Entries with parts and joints
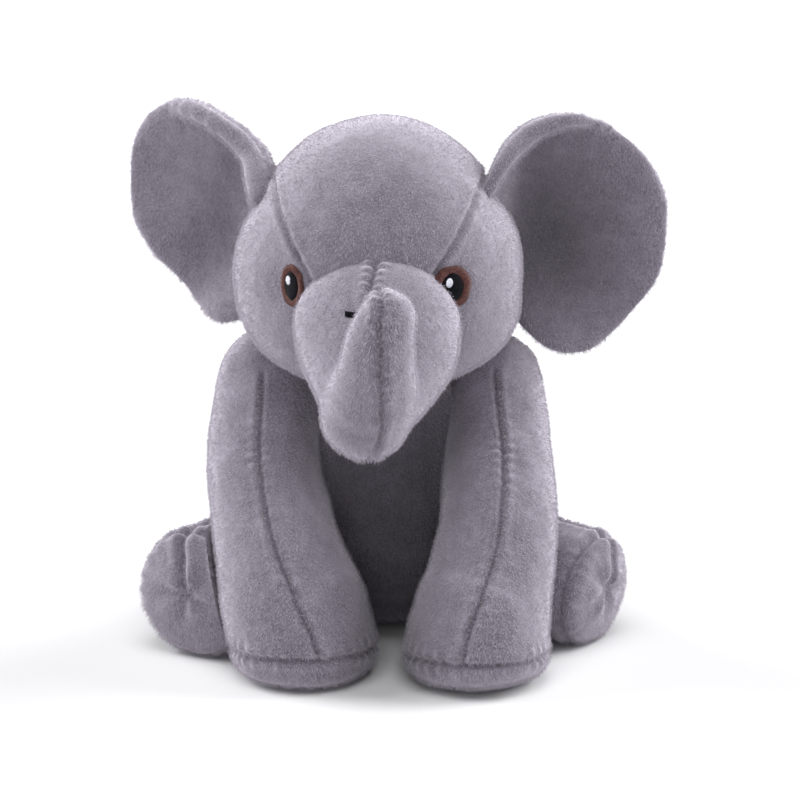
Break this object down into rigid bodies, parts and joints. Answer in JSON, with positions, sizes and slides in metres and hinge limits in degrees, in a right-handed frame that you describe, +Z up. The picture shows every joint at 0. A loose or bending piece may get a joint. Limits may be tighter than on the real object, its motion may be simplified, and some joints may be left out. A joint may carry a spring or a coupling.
{
  "type": "stuffed elephant",
  "caption": "Sitting plush elephant in grey short-pile fabric, with a raised trunk, cupped ears, embroidered eyes and soft limbs that bend and spring back.",
  "frame": {"origin": "middle of the flat seat that the elephant sits on", "axes": "+Z up, the elephant faces -Y, its own left side is +X"},
  "size_m": [0.1928, 0.1845, 0.2014],
  "materials": {
    "plush": "matte",
    "stuffing": "matte",
    "cotton": "matte",
    "pellets": "matte",
    "brown_thread": "satin",
    "black_thread": "satin",
    "white_thread": "satin"
  },
  "bodies": {
    "torso": {"belly_panel": "plush", "body_side_left": "plush", "body_side_right": "plush", "seat_panel": "plush", "seat_pouch": "cotton", "seat_pellets": "pellets", "body_stuffing": "stuffing"},
    "neck": {"neck_stuffing": "stuffing"},
    "head": {"forehead_gusset": "plush", "cheek_left": "plush", "cheek_right": "plush", "chin_panel": "plush", "head_back_panel": "plush", "head_stuffing": "stuffing", "eye_left_iris": "brown_thread", "eye_left_pupil": "black_thread", "eye_left_glint": "white_thread", "eye_right_iris": "brown_thread", "eye_right_pupil": "black_thread", "eye_right_glint": "white_thread"},
    "trunk": {"trunk_side_left": "plush", "trunk_side_right": "plush", "trunk_stuffing": "stuffing", "trunk_crease_stitch": "black_thread"},
    "ear_left": {"ear_left_front_panel": "plush", "ear_left_wadding": "stuffing", "ear_left_back_panel": "plush"},
    "ear_right": {"ear_right_front_panel": "plush", "ear_right_wadding": "stuffing", "ear_right_back_panel": "plush"},
    "arm_left": {"arm_left_outer_panel": "plush", "arm_left_inner_panel": "plush", "arm_left_sole": "plush", "arm_left_stuffing": "stuffing"},
    "arm_right": {"arm_right_outer_panel": "plush", "arm_right_inner_panel": "plush", "arm_right_sole": "plush", "arm_right_stuffing": "stuffing"},
    "leg_left": {"leg_left_outer_panel": "plush", "leg_left_inner_panel": "plush", "leg_left_sole": "plush", "leg_left_stuffing": "stuffing"},
    "leg_right": {"leg_right_outer_panel": "plush", "leg_right_inner_panel": "plush", "leg_right_sole": "plush", "leg_right_stuffing": "stuffing"},
    "tail": {"tail": "plush"}
  },
  "joints": [
    {"name": "neck_turn", "type": "hinge", "parent": "torso", "child": "neck", "pos_m": [0, -0.023, 0.1], "axis": [0, 0, 1], "range_deg": [-25, 25], "stiffness_Nm_per_rad": 0.3},
    {"name": "head_nod", "type": "hinge", "parent": "neck", "child": "head", "pos_m": [0, -0.023, 0.1], "axis": [-0.9986, 0.0523, 0], "range_deg": [-10, 12], "stiffness_Nm_per_rad": 0.6},
    {"name": "trunk_lift", "type": "hinge", "parent": "head", "child": "trunk", "pos_m": [-0.0043, -0.06684, 0.13], "axis": [-0.9986, 0.0523, 0], "range_deg": [-10, 25], "stiffness_Nm_per_rad": 0.15},
    {"name": "ear_left_flap", "type": "hinge", "parent": "head", "child": "ear_left", "pos_m": [0.04583, -0.0274, 0.144], "axis": [0, 0, -1], "range_deg": [-20, 30], "stiffness_Nm_per_rad": 0.02},
    {"name": "ear_right_flap", "type": "hinge", "parent": "head", "child": "ear_right", "pos_m": [-0.04704, -0.02254, 0.15], "axis": [0, 0, 1], "range_deg": [-20, 30], "stiffness_Nm_per_rad": 0.02},
    {"name": "arm_left_swing", "type": "hinge", "parent": "torso", "child": "arm_left", "pos_m": [0.041, -0.023, 0.086], "axis": [-1, 0, 0], "range_deg": [-3, 30], "stiffness_Nm_per_rad": 0.2},
    {"name": "arm_right_swing", "type": "hinge", "parent": "torso", "child": "arm_right", "pos_m": [-0.041, -0.023, 0.086], "axis": [-1, 0, 0], "range_deg": [-3, 30], "stiffness_Nm_per_rad": 0.2},
    {"name": "leg_left_splay", "type": "hinge", "parent": "torso", "child": "leg_left", "pos_m": [0.036, -0.005, 0.024], "axis": [0, 0, 1], "range_deg": [0, 30], "stiffness_Nm_per_rad": 0.15},
    {"name": "leg_right_splay", "type": "hinge", "parent": "torso", "child": "leg_right", "pos_m": [-0.036, -0.005, 0.024], "axis": [0, 0, -1], "range_deg": [0, 30], "stiffness_Nm_per_rad": 0.15},
    {"name": "tail_lift", "type": "hinge", "parent": "torso", "child": "tail", "pos_m": [0, 0.044, 0.027], "axis": [1, 0, 0], "range_deg": [-5, 30], "stiffness_Nm_per_rad": 0.01}
  ]
}
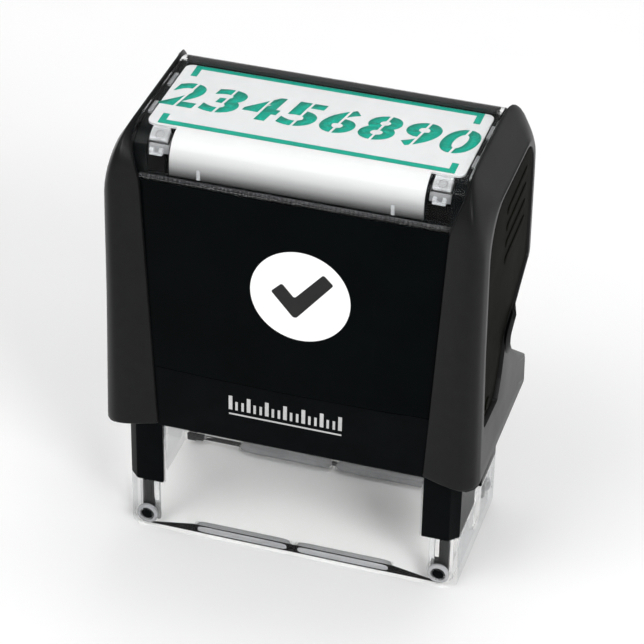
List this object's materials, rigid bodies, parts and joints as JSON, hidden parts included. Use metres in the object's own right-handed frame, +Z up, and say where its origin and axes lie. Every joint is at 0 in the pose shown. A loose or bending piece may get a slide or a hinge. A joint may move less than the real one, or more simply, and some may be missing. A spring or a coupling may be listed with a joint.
{
  "type": "self-inking stamp",
  "caption": "Self-inking text stamp: a press handle with a clear window on a base with a clear foot, and a text plate that turns over from its ink pad.",
  "frame": {"origin": "on the paper, under the middle of the foot", "axes": "+Z up through the handle; +X along the text; -Y towards the user, on the side of the plain front panel"},
  "size_m": [0.061, 0.0322, 0.0752],
  "materials": {
    "black_gloss": "moulded, glossy near-black",
    "black_panel": "polished near-black",
    "black_satin": "moulded, satin",
    "arm_plastic": "fine satin, dark grey",
    "grip_rubber": "matte, soft touch",
    "clear_plastic": "clear, polished",
    "card": "coated white card",
    "spring_steel": "drawn wire",
    "ink_foam": "ink-soaked foam",
    "cushion_foam": "closed-cell foam",
    "die_rubber": "laser-cut rubber"
  },
  "bodies": {
    "base": {"base_frame": "black_gloss", "foot_frame": "clear_plastic", "foot_pins": "black_satin", "return_spring": "spring_steel"},
    "handle": {"cap_shell": "black_gloss", "yoke": "black_satin", "index_card": "card", "front_panel": "black_panel", "rear_panel": "black_panel", "rear_bumper": "arm_plastic", "left_arm": "arm_plastic", "right_arm": "arm_plastic", "left_grip": "grip_rubber", "right_grip": "grip_rubber"},
    "window": {"clear_window": "clear_plastic"},
    "cartridge": {"cartridge_tray": "black_satin", "ink_pad": "ink_foam"},
    "platen": {"die_holder": "black_satin", "die_cushion": "cushion_foam", "text_die": "die_rubber"},
    "lock_left": {"left_lock_button": "black_satin"},
    "lock_right": {"right_lock_button": "black_satin"}
  },
  "joints": [
    {"name": "handle_press", "type": "slide", "parent": "base", "child": "handle", "axis": [0, 0, -1], "range_m": [0, 0.021], "stiffness_N_per_m": 700, "springref_m": -0.006, "deforming": ["return_spring"]},
    {"name": "platen_flip", "type": "hinge", "parent": "handle", "child": "platen", "pos_m": [0, 0, 0.0262], "axis": [1, 0, 0], "range_deg": [0, 180]},
    {"name": "cartridge_slide", "type": "slide", "parent": "base", "child": "cartridge", "axis": [0, -1, 0], "range_m": [-0.03, 0]},
    {"name": "window_lift", "type": "slide", "parent": "handle", "child": "window", "axis": [0, 0, 1], "range_m": [0, 0.012]},
    {"name": "left_lock_press", "type": "slide", "parent": "handle", "child": "lock_left", "axis": [1, 0, 0], "range_m": [0, 0.0011], "stiffness_N_per_m": 300, "springref_m": -0.001},
    {"name": "right_lock_press", "type": "slide", "parent": "handle", "child": "lock_right", "axis": [-1, 0, 0], "range_m": [0, 0.0011], "stiffness_N_per_m": 300, "springref_m": -0.001}
  ],
  "couplings": [
    {"joint": "platen_flip", "follows": "handle_press", "rad_per_m": 149.6}
  ]
}
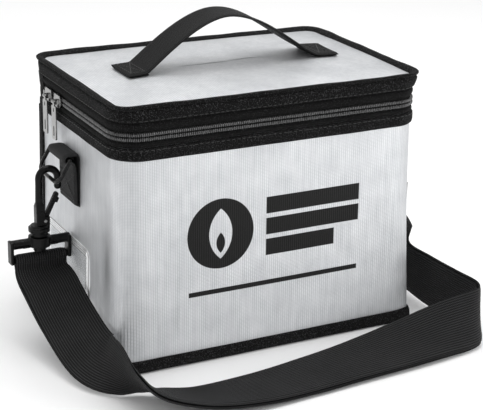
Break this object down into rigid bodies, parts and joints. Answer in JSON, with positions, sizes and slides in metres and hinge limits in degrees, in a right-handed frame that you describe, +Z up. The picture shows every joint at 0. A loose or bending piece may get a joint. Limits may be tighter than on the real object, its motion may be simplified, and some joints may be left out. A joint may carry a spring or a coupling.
{
  "type": "lipo battery storage bag",
  "caption": "Box-shaped silver fabric storage bag with a zip lid, webbing handle, clear side pocket, rings and a shoulder strap on snap hooks.",
  "frame": {"origin": "middle of the underside of the bag", "axes": "+X to the bag's right along its width, -Y out of its front, +Z up"},
  "size_m": [0.2998, 0.2232, 0.208],
  "materials": {
    "silver_fabric": "aluminised glass-fibre cloth with a soft metallic sheen",
    "stiff_board": "matte board",
    "felt": "pressed felt",
    "lining": "grey coated cloth",
    "webbing_tape": "brushed black tape",
    "zip_tape": "fine black twill",
    "zip_coil": "satin nylon coil",
    "bright_metal": "bright nickel plate",
    "pocket_edge": "welded glossy edge",
    "clear_film": "clear flexible film",
    "webbing": "ribbed black webbing",
    "ring_metal": "gloss black enamel",
    "black_plastic": "moulded black, satin gloss"
  },
  "bodies": {
    "root": {"base_panel": "silver_fabric", "base_board": "stiff_board", "body_shell": "silver_fabric", "body_foam": "felt", "body_lining": "lining", "bottom_binding": "webbing_tape", "body_band": "webbing_tape", "corner_bindings": "webbing_tape", "lower_zip_tape": "zip_tape", "lower_zip_coil": "zip_coil", "zip_stops": "bright_metal", "hinge_tape_lower": "webbing_tape", "pocket_border": "pocket_edge", "pocket_window": "clear_film", "ring_tab_left": "webbing", "ring_tab_right": "webbing", "shoulder_strap": "webbing"},
    "lid": {"lid_panel": "silver_fabric", "lid_foam": "felt", "lid_lining": "lining", "lid_binding": "webbing_tape", "upper_zip_tape": "zip_tape", "upper_zip_coil": "zip_coil", "hinge_tape_upper": "webbing_tape", "handle": "webbing", "handle_patches": "webbing"},
    "slider_front": {"slider_front": "bright_metal"},
    "slider_rear": {"slider_rear": "bright_metal"},
    "pull_front": {"pull_front": "bright_metal"},
    "pull_rear": {"pull_rear": "bright_metal"},
    "clip_left": {"ring_left": "ring_metal", "strap_base_left": "black_plastic", "strap_end_left": "webbing"},
    "clip_right": {"ring_right": "ring_metal", "strap_base_right": "black_plastic", "strap_end_right": "webbing"},
    "hook_left": {"hook_left": "black_plastic", "gate_pin_left": "bright_metal"},
    "hook_right": {"hook_right": "black_plastic", "gate_pin_right": "bright_metal"},
    "gate_left": {"gate_left": "black_plastic"},
    "gate_right": {"gate_right": "black_plastic"}
  },
  "joints": [
    {"name": "lid_hinge", "type": "hinge", "parent": "root", "child": "lid", "pos_m": [0, 0.0725, 0.153], "axis": [-1, 0, 0], "range_deg": [0, 180]},
    {"name": "slider_front_slide", "type": "slide", "parent": "root", "child": "slider_front", "axis": [0, -1, 0], "range_m": [0, 0.07]},
    {"name": "slider_rear_slide", "type": "slide", "parent": "root", "child": "slider_rear", "axis": [0, 1, 0], "range_m": [0, 0.005]},
    {"name": "pull_front_hinge", "type": "hinge", "parent": "slider_front", "child": "pull_front", "pos_m": [-0.1113, 0.022, 0.1525], "axis": [0, 1, 0], "range_deg": [0, 110]},
    {"name": "pull_rear_hinge", "type": "hinge", "parent": "slider_rear", "child": "pull_rear", "pos_m": [-0.1113, 0.038, 0.1525], "axis": [0, 1, 0], "range_deg": [0, 110]},
    {"name": "clip_left_swing", "type": "hinge", "parent": "root", "child": "clip_left", "pos_m": [-0.1142, 0.005, 0.1232], "axis": [0, 1, 0], "range_deg": [0, 35]},
    {"name": "clip_right_swing", "type": "hinge", "parent": "root", "child": "clip_right", "pos_m": [0.1142, 0.005, 0.1232], "axis": [0, -1, 0], "range_deg": [0, 35]},
    {"name": "hook_left_swivel", "type": "hinge", "parent": "clip_left", "child": "hook_left", "pos_m": [-0.1295, 0.005, 0.075], "axis": [0, 0, 1], "range_deg": [-18, 18]},
    {"name": "hook_right_swivel", "type": "hinge", "parent": "clip_right", "child": "hook_right", "pos_m": [0.1295, 0.005, 0.075], "axis": [0, 0, 1], "range_deg": [-18, 18]},
    {"name": "gate_left_hinge", "type": "hinge", "parent": "hook_left", "child": "gate_left", "pos_m": [-0.1259, 0.005, 0.0802], "axis": [0, -1, 0], "range_deg": [0, 16], "stiffness_Nm_per_rad": 0.01, "springref_deg": -11.46},
    {"name": "gate_right_hinge", "type": "hinge", "parent": "hook_right", "child": "gate_right", "pos_m": [0.1259, 0.005, 0.0802], "axis": [0, 1, 0], "range_deg": [0, 16], "stiffness_Nm_per_rad": 0.01, "springref_deg": -11.46}
  ]
}
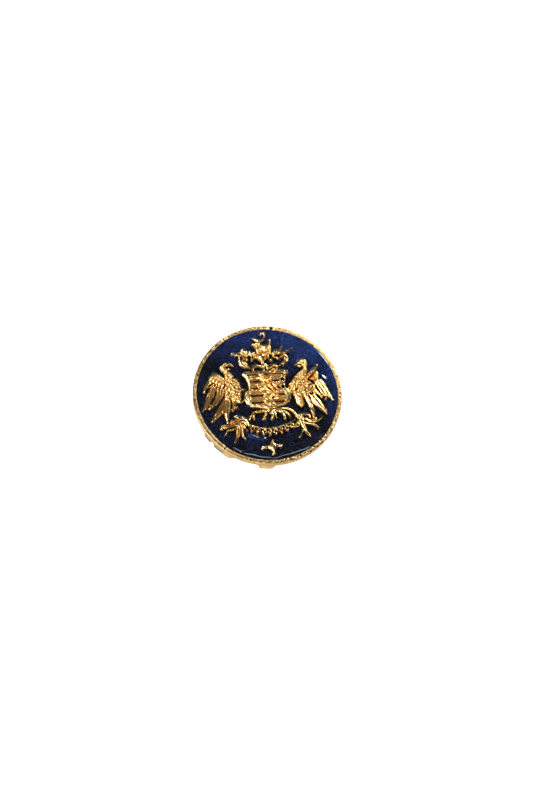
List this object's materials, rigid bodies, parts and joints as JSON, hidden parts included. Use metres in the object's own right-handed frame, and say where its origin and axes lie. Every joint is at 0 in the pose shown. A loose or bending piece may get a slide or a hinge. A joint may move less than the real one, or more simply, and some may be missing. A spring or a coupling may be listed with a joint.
{
  "type": "cap badge",
  "caption": "Round gilt badge with a blue enamel field, a shield between two birds in relief, and a hinged brooch pin with a turning safety catch on the back.",
  "frame": {"origin": "under the centre of the disc, in the plane that the feet rest on", "axes": "+Z out of the badge's face, +Y towards the top of the emblem, +X to the emblem's right as seen from the front"},
  "size_m": [0.036, 0.036, 0.0044],
  "materials": {
    "gilt_rim": "gilt, milled top and cast wall",
    "gilt_device": "gilt relief, polished high spots over orange-brown recesses",
    "gilt_fitting": "satin gilt",
    "blue_enamel": "glossy translucent enamel over a granular ground",
    "pin_steel": "drawn wire"
  },
  "bodies": {
    "badge": {"badge_body": "gilt_rim", "shield": "gilt_device", "wreath": "gilt_device", "helmet": "gilt_device", "crest": "gilt_device", "mantling_left": "gilt_device", "mantling_right": "gilt_device", "eagle_left": "gilt_device", "eagle_right": "gilt_device", "base_scroll": "gilt_device", "branch_left": "gilt_device", "branch_right": "gilt_device", "beaded_band": "gilt_device", "fleuron": "gilt_device", "enamel_field": "blue_enamel", "back_plate": "gilt_fitting", "lower_foot": "gilt_fitting", "side_foot": "gilt_fitting", "upper_foot": "gilt_fitting", "hinge_bracket": "gilt_fitting", "catch_base": "gilt_fitting", "hinge_rivet": "pin_steel"},
    "pin": {"brooch_pin": "pin_steel"},
    "sleeve": {"catch_sleeve": "gilt_fitting"}
  },
  "joints": [
    {"name": "pin_swing", "type": "hinge", "parent": "badge", "child": "pin", "pos_m": [-0.01328, -0.01013, 0.001], "axis": [-0.6067, 0.7949, 0], "range_deg": [0, 95]},
    {"name": "sleeve_turn", "type": "hinge", "parent": "badge", "child": "sleeve", "pos_m": [0.01113, 0.00849, 0.001], "axis": [0.7949, 0.6067, 0], "range_deg": [0, 150]}
  ]
}
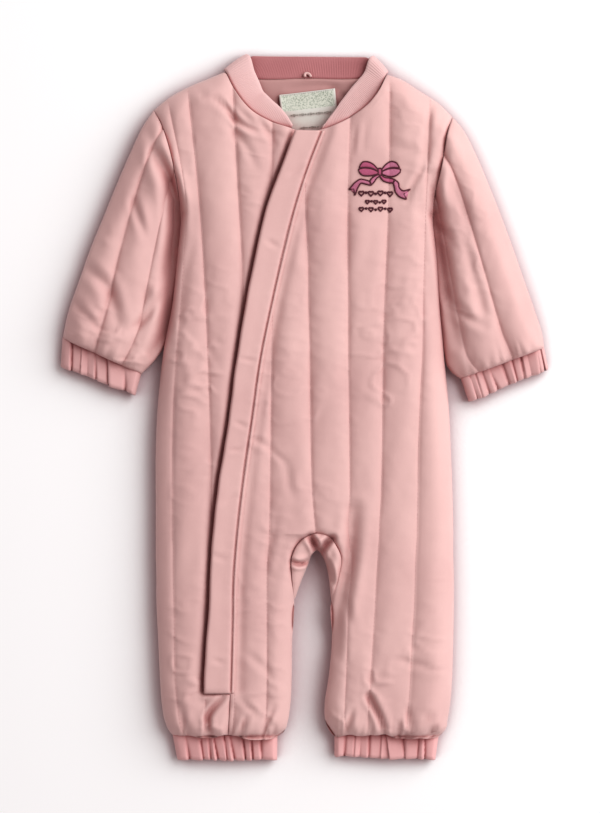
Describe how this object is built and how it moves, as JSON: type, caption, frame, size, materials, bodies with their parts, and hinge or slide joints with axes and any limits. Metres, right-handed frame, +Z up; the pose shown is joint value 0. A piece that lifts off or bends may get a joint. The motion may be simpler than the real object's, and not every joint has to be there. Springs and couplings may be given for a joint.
{
  "type": "baby snowsuit",
  "caption": "Padded, quilted one-piece baby snowsuit laid flat, with rib collar, slanting zip under a flap, crotch gusset and elastic cuffs.",
  "frame": {"origin": "under the middle of the whole garment, on the surface that it lies on", "axes": "+Z up from the surface, +Y towards the collar, +X towards the wearer's left sleeve"},
  "size_m": [0.401, 0.5798, 0.0307],
  "materials": {
    "shell": "matt",
    "rib": "ribbed knit",
    "label": "woven satin",
    "zip_tape": "woven tape",
    "slider": "satin"
  },
  "bodies": {
    "root": {"front_left": "shell", "front_right": "shell", "back": "shell", "gusset": "shell", "sleeve_left": "shell", "sleeve_right": "shell", "cuff_wrist_left": "shell", "cuff_wrist_right": "shell", "cuff_ankle_left": "shell", "cuff_ankle_right": "shell", "collar": "rib", "flap": "shell", "zip": "zip_tape", "zip_slider": "slider", "label": "label", "hanger_loop": "shell"}
  },
  "joints": []
}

• Aim of the task
Print exactly the lines from the one with "Describe how this" through the end of the data, inclusive.

• Written solution
Describe how this object is built and how it moves, as JSON: type, caption, frame, size, materials, bodies with their parts, and hinge or slide joints with axes and any limits. Metres, right-handed frame, +Z up; the pose shown is joint value 0. A piece that lifts off or bends may get a joint. The motion may be simpler than the real object's, and not every joint has to be there. Springs and couplings may be given for a joint.
{
  "type": "baby snowsuit",
  "caption": "Padded, quilted one-piece baby snowsuit laid flat, with rib collar, slanting zip under a flap, crotch gusset and elastic cuffs.",
  "frame": {"origin": "under the middle of the whole garment, on the surface that it lies on", "axes": "+Z up from the surface, +Y towards the collar, +X towards the wearer's left sleeve"},
  "size_m": [0.401, 0.5798, 0.0307],
  "materials": {
    "shell": "matt",
    "rib": "ribbed knit",
    "label": "woven satin",
    "zip_tape": "woven tape",
    "slider": "satin"
  },
  "bodies": {
    "root": {"front_left": "shell", "front_right": "shell", "back": "shell", "gusset": "shell", "sleeve_left": "shell", "sleeve_right": "shell", "cuff_wrist_left": "shell", "cuff_wrist_right": "shell", "cuff_ankle_left": "shell", "cuff_ankle_right": "shell", "collar": "rib", "flap": "shell", "zip": "zip_tape", "zip_slider": "slider", "label": "label", "hanger_loop": "shell"}
  },
  "joints": []
}